The few times I have been out have all been to Mendota.
I have learned a few things:
1) The dollar-and-change resi will get you in quicker than the sweat line. I've never not gotten a resi draw for a day I put in for at Mendota. There are "two" lines in front of the entrance station the day before your hunt, however, the left is really two lines of resi holders. The right side line is the sweat line, in which you are all but guaranteed to get in, just not as quickly as the resi holders. As soon as the first-come-first-served resi line is done with, all the sweat line folks are admitted. Sleep in your vehicle the night before. An alarm clock is optional as you will be woken up by the sounds of everyone's engines firing up an hour before the entrance station opens. That isn't a bad thing because you'll have ample time for a tailgate breakfast. If you are a light sleeper, bring ear plugs... Some drunk knuckle heads always seem to run a generator well into the wee hours of the morning.
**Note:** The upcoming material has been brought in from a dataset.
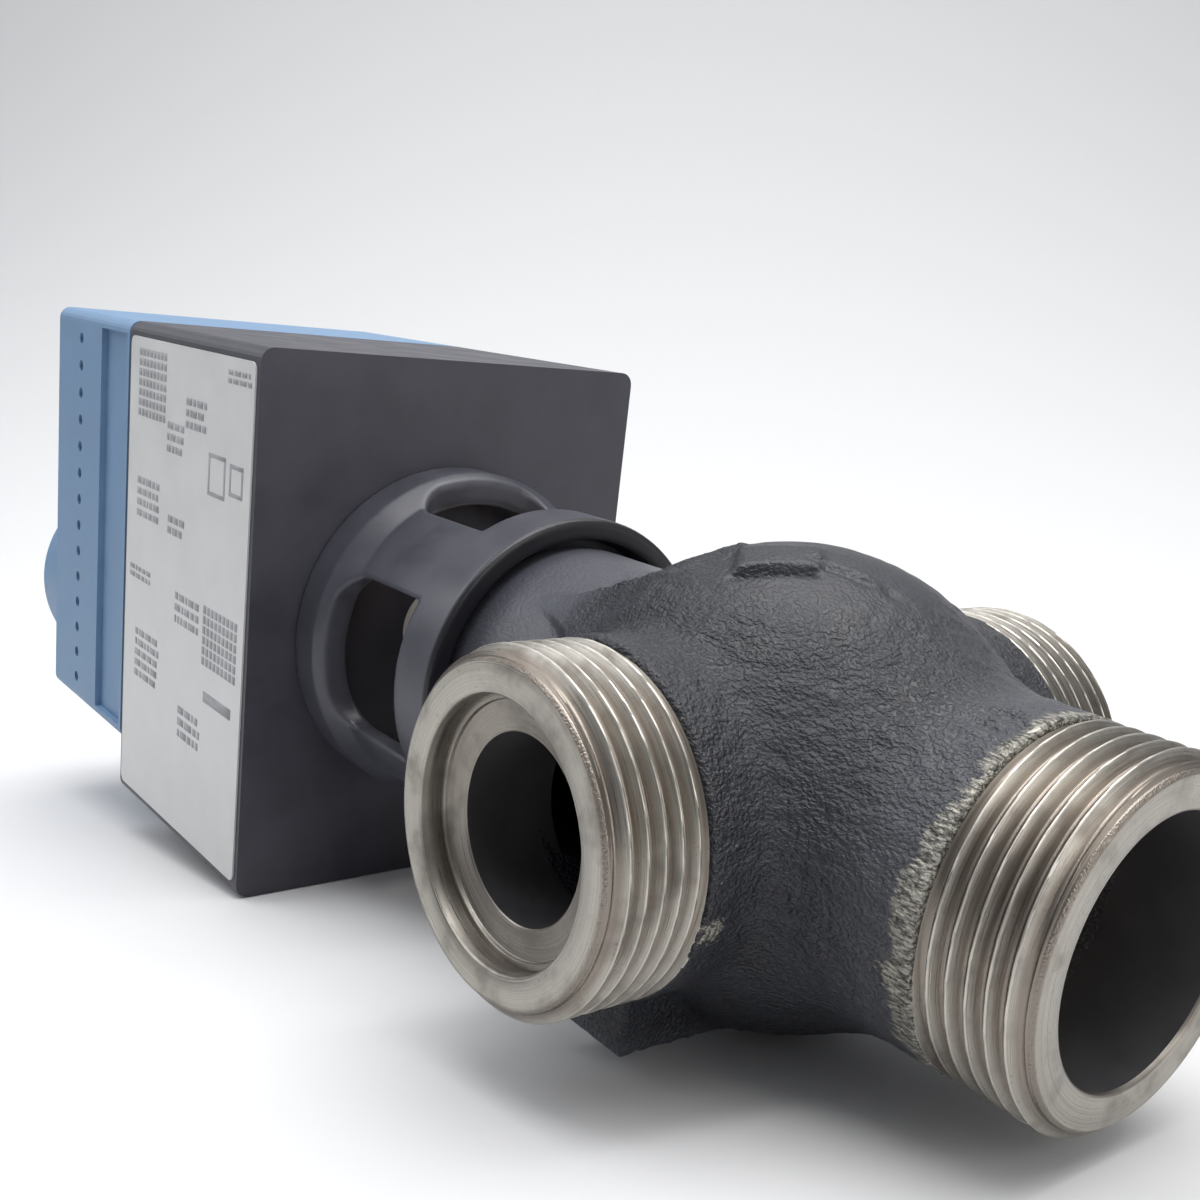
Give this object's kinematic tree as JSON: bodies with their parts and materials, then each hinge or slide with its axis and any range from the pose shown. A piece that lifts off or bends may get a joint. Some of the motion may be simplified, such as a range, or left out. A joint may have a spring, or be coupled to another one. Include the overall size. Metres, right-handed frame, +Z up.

2) Mendota is huge. Observe where the birds come from, and where the birds go, the first thing in the morning (duh). The past few times I've gone, and this may be an obvious statement to most, the main action is done within the first two to three hours of the day. I tried scouting this past Wednesday and the skies were clear by 10 am. Where all those birds came from and where they went, well, I have an inkling of an idea. I will find out for sure though with more experience, just like you'd ought to try to do. Also, this WLA is a big one... I'm going back with a bike next time. The roads are dry, clear and mostly empty around noon. You could walk it for days, but you'll cover more ground quicker with wheels.
3) I noticed this week, to my dismay, that the place isn't entirely flooded yet. The pond I've hunted in the past was bone dry. The entrance station has a map of the flooded/dry areas and that is worth snapping a photo of.
4) Speaking of the entrance station, the folks that work there are helpful... To a point. They move an awful lot of folks through the area in a short amount of time. If you have a question or two, they'll help you out. Just don't expect more than three minutes of their attention or they'll usher you along. I'm talking about three minutes of their attention after everyone has been checked in for the morning. Don't be that guy that makes everyone behind you in line wait the first thing in the morning. Good Lord, you'll incite a riot and you'll certainly not get the help you seek from the station attendants.
5) Once you figure a basic game plan out, bring your gear in by sled/cart. Again, the place is huge and the distances from the parking lots to the happy hunting grounds can be long. Work smarter, not harder. I don't carry a lot, but a few decoys in a sled/cart feel a helluva lot better on my shoulders after that first mile than a few decoys on my back... Especially in a pond's slippery, sucking mud.
6) Most of all, a vast majority of folks out there are good folks who will help a fellow out. Show others the same consideration you'd expect from them. Some dirtbags will pick a fight over who has the right to a coveted spot. To Hell with them. I've had good talks with almost everyone I've met out there. Don't hog anyone's time or space, and always be respectful. You'll glean some good nuggets of info from the real sportsmen.
From your first post it seems to me like you have the proper mindset to look, listen, and learn. I'm in nearly the same boat as you, except I've been there a half dozen times now. I wish you the best of luck, my friend. Let me know if there is anything I might help you with.